* [TO DO]
Every line that includes the word "JSON" is to be listed.
== DATA SUPPLIED ==
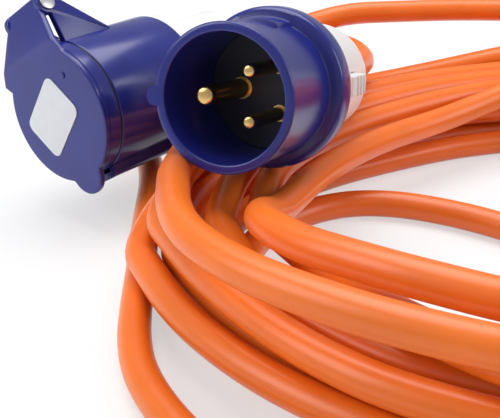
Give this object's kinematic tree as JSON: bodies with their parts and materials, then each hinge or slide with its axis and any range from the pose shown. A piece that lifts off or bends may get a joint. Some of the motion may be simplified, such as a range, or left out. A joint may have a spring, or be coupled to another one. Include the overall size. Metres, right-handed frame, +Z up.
{
  "type": "shore power cord",
  "caption": "Loosely coiled orange mains cable with a blue three-pin pin-and-sleeve plug and a blue connector with a sprung lid, white rear housings",
  "frame": {"origin": "middle of the bounding box on the floor that the coil lies on", "axes": "+Z up from the floor; the camera side is -Y, and the connector and plug lie at -X"},
  "size_m": [0.3947, 0.383, 0.0987],
  "materials": {
    "orange_cable": "satin",
    "steel_screw": "satin",
    "brass_contact": "polished",
    "blue_insert": "gloss",
    "grey_clamp": "matte",
    "white_nut": "satin",
    "black_rubber": "matte",
    "white_shell": "satin",
    "blue_shell": "gloss",
    "green_yellow_core": "satin",
    "brown_core": "satin",
    "blue_core": "satin",
    "hinge_steel": "satin",
    "label_stock": "satin",
    "spring_steel": "satin",
    "black_insert": "matte"
  },
  "bodies": {
    "cord": {"cable_coil": "orange_cable", "cable_connector_tail": "orange_cable", "cable_plug_tail": "orange_cable", "connector_clamp_screw_1": "steel_screw", "connector_clamp_screw_2": "steel_screw", "connector_contact_earth": "brass_contact", "connector_contact_insert": "blue_insert", "connector_contact_line": "brass_contact", "connector_contact_neutral": "brass_contact", "connector_cord_clamp": "grey_clamp", "connector_cord_sheath": "orange_cable", "connector_gland_seal": "black_rubber", "connector_rear_housing": "white_shell", "connector_sleeve": "blue_shell", "connector_terminal_screw_earth": "steel_screw", "connector_terminal_screw_line": "steel_screw", "connector_terminal_screw_neutral": "steel_screw", "connector_wire_earth": "green_yellow_core", "connector_wire_line": "brown_core", "connector_wire_neutral": "blue_core", "lid_hinge_pin": "hinge_steel", "lid_spring": "spring_steel", "plug_clamp_screw_1": "steel_screw", "plug_clamp_screw_2": "steel_screw", "plug_contact_carrier": "black_insert", "plug_cord_clamp": "grey_clamp", "plug_cord_sheath": "orange_cable", "plug_gland_seal": "black_rubber", "plug_pin_earth": "brass_contact", "plug_pin_line": "brass_contact", "plug_pin_neutral": "brass_contact", "plug_rear_housing": "white_shell", "plug_shroud": "blue_shell", "plug_terminal_screw_earth": "steel_screw", "plug_terminal_screw_line": "steel_screw", "plug_terminal_screw_neutral": "steel_screw", "plug_wire_earth": "green_yellow_core", "plug_wire_line": "brown_core", "plug_wire_neutral": "blue_core"},
    "lid": {"lid": "blue_shell", "lid_gasket": "black_rubber", "lid_label": "label_stock"},
    "plug_nut": {"plug_gland_nut": "white_nut"},
    "connector_nut": {"connector_gland_nut": "white_nut"},
    "plug_tab": {"plug_lock_tab": "white_shell"},
    "connector_tab": {"connector_lock_tab": "white_shell"}
  },
  "joints": [
    {"name": "lid_hinge", "type": "hinge", "parent": "cord", "child": "lid", "pos_m": [-0.18353, 0.04833, 0.08224], "axis": [-0.6595, 0.5322, -0.5308], "range_deg": [0, 110], "stiffness_Nm_per_rad": 0.03, "springref_deg": -34.38},
    {"name": "plug_nut_turn", "type": "hinge", "parent": "cord", "child": "plug_nut", "pos_m": [-0.06335, 0.05951, 0.05387], "axis": [0.4115, 0.8891, -0.2003], "continuous": true},
    {"name": "connector_nut_turn", "type": "hinge", "parent": "cord", "child": "connector_nut", "pos_m": [-0.10336, 0.11403, 0.0485], "axis": [0.6231, 0.7821, 0.01], "continuous": true},
    {"name": "plug_tab_press", "type": "slide", "parent": "cord", "child": "plug_tab", "axis": [-0.9114, 0.4015, -0.0904], "range_m": [0, 0.0015], "stiffness_N_per_m": 800, "springref_m": -0.003},
    {"name": "connector_tab_press", "type": "slide", "parent": "cord", "child": "connector_tab", "axis": [-0.6595, 0.5322, -0.5308], "range_m": [0, 0.0015], "stiffness_N_per_m": 800, "springref_m": -0.003}
  ]
}
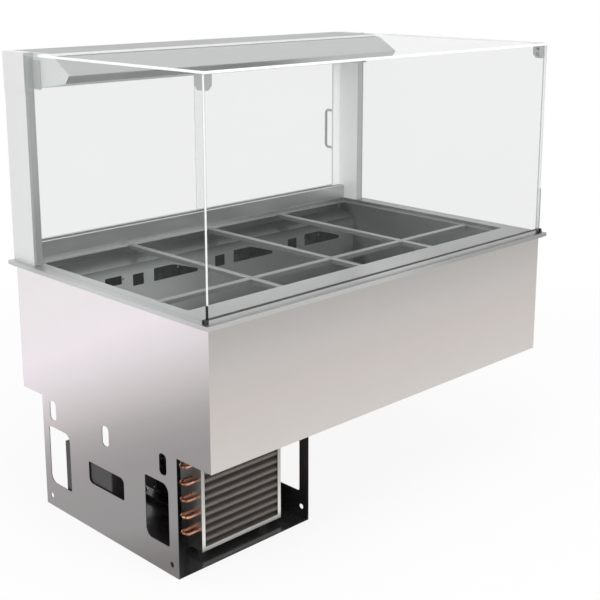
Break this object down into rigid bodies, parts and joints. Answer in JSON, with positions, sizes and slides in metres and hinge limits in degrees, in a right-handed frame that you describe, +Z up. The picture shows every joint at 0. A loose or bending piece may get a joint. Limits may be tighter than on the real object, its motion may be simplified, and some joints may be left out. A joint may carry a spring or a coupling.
{
  "type": "refrigerated salad bar",
  "caption": "Drop-in refrigerated salad bar: stainless well with pan bars, glass display case with lamp canopy and sliding rear doors, machine bay hung below",
  "frame": {"origin": "centre of the counter cut-out, in the plane of the flange's underside", "axes": "+X to the right as the customer sees it, along the length; -Y towards the customer, +Y towards the operator; +Z up"},
  "size_m": [1.464, 0.952, 1.373],
  "materials": {
    "stainless": "brushed satin",
    "galvanised": "zinc plated, satin",
    "black_paint": "semi gloss",
    "foam": "rigid foam, matt",
    "fin_aluminium": "pressed fins, satin",
    "copper": "drawn copper, satin",
    "black_plastic": "moulded, satin",
    "valve_brass": "machined",
    "feet_rubber": "matt",
    "pane": "clear, polished edges",
    "lamp_white": "opal",
    "door_metal": "anodised satin"
  },
  "bodies": {
    "cabinet": {"bay_bolts": "galvanised", "bay_floor_pan": "black_paint", "bay_plate_left": "stainless", "bay_plate_right": "stainless", "cable_gland": "black_plastic", "canopy_brackets": "stainless", "canopy_end_caps": "stainless", "canopy_housing": "stainless", "casing_bottom": "stainless", "casing_front": "stainless", "casing_left": "stainless", "casing_rear": "stainless", "casing_right": "stainless", "compressor": "black_paint", "compressor_feet": "feet_rubber", "condenser_fins": "fin_aluminium", "condenser_frame": "galvanised", "condenser_motor": "black_paint", "condenser_shroud": "galvanised", "condenser_tube": "copper", "control_box": "black_paint", "corner_clamps": "galvanised", "deck_rim": "stainless", "drain_fitting": "valve_brass", "drain_valve": "valve_brass", "duct_cover": "stainless", "evaporator_coil": "fin_aluminium", "evaporator_fan_frames": "black_plastic", "filter_drier": "copper", "lamp_diffuser": "lamp_white", "lamp_sockets": "black_plastic", "lamp_tube": "lamp_white", "pivot_blocks": "galvanised", "post_caps": "stainless", "post_left": "stainless", "post_right": "stainless", "rear_sill": "stainless", "refrigerant_pipes": "copper", "roof_glass": "pane", "side_glass_left": "pane", "side_glass_right": "pane", "switch_bezel": "black_plastic", "tank_insulation": "foam", "well_tank": "stainless"},
    "front_glass": {"front_glass": "pane", "front_glass_rail": "galvanised"},
    "rear_door_left": {"door_left_stile": "door_metal", "door_left_glass": "pane"},
    "rear_door_right": {"door_right_stile": "door_metal", "door_right_glass": "pane", "door_handle": "door_metal"},
    "pan_bars": {"long_bar": "stainless", "cross_bars": "stainless"},
    "evaporator_rotor_1": {"evaporator_fan_1": "black_plastic"},
    "evaporator_rotor_2": {"evaporator_fan_2": "black_plastic"},
    "evaporator_rotor_3": {"evaporator_fan_3": "black_plastic"},
    "condenser_rotor": {"condenser_fan": "black_plastic"},
    "drain_handle": {"drain_lever": "black_plastic"},
    "thermostat_knob": {"control_knob": "black_plastic"},
    "power_rocker": {"switch_rocker": "black_plastic"}
  },
  "joints": [
    {"name": "front_glass_tilt", "type": "hinge", "parent": "cabinet", "child": "front_glass", "pos_m": [0, -0.441, 0.018], "axis": [1, 0, 0], "range_deg": [0, 40]},
    {"name": "rear_door_left_slide", "type": "slide", "parent": "cabinet", "child": "rear_door_left", "axis": [1, 0, 0], "range_m": [0, 0.64]},
    {"name": "rear_door_right_slide", "type": "slide", "parent": "cabinet", "child": "rear_door_right", "axis": [-1, 0, 0], "range_m": [0, 0.64]},
    {"name": "bar_grid_lift", "type": "slide", "parent": "cabinet", "child": "pan_bars", "axis": [0, 0, 1], "range_m": [0, 0.25]},
    {"name": "evaporator_fan_1_spin", "type": "hinge", "parent": "cabinet", "child": "evaporator_rotor_1", "pos_m": [-0.19497, 0.385, -0.1065], "axis": [0, 1, 0], "continuous": true},
    {"name": "evaporator_fan_2_spin", "type": "hinge", "parent": "cabinet", "child": "evaporator_rotor_2", "pos_m": [0.14497, 0.385, -0.1065], "axis": [0, 1, 0], "continuous": true},
    {"name": "evaporator_fan_3_spin", "type": "hinge", "parent": "cabinet", "child": "evaporator_rotor_3", "pos_m": [0.48492, 0.385, -0.1065], "axis": [0, 1, 0], "continuous": true},
    {"name": "condenser_fan_spin", "type": "hinge", "parent": "cabinet", "child": "condenser_rotor", "pos_m": [-0.4445, -0.15, -0.565], "axis": [0, 1, 0], "continuous": true},
    {"name": "drain_lever_turn", "type": "hinge", "parent": "cabinet", "child": "drain_handle", "pos_m": [0.13, 0.076, -0.43], "axis": [0, 1, 0], "range_deg": [0, 90]},
    {"name": "control_knob_turn", "type": "hinge", "parent": "cabinet", "child": "thermostat_knob", "pos_m": [-0.6787, 0.24, -0.558], "axis": [0, 1, 0], "range_deg": [0, 300]},
    {"name": "switch_rocker_tilt", "type": "hinge", "parent": "cabinet", "child": "power_rocker", "pos_m": [-0.6787, 0.231, -0.624], "axis": [1, 0, 0], "range_deg": [0, 16]}
  ]
}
===
* [CORRECT ANSWER]
Give this object's kinematic tree as JSON: bodies with their parts and materials, then each hinge or slide with its axis and any range from the pose shown. A piece that lifts off or bends may get a joint. Some of the motion may be simplified, such as a range, or left out. A joint may have a spring, or be coupled to another one. Include the overall size. Metres, right-handed frame, +Z up.
Break this object down into rigid bodies, parts and joints. Answer in JSON, with positions, sizes and slides in metres and hinge limits in degrees, in a right-handed frame that you describe, +Z up. The picture shows every joint at 0. A loose or bending piece may get a joint. Limits may be tighter than on the real object, its motion may be simplified, and some joints may be left out. A joint may carry a spring or a coupling.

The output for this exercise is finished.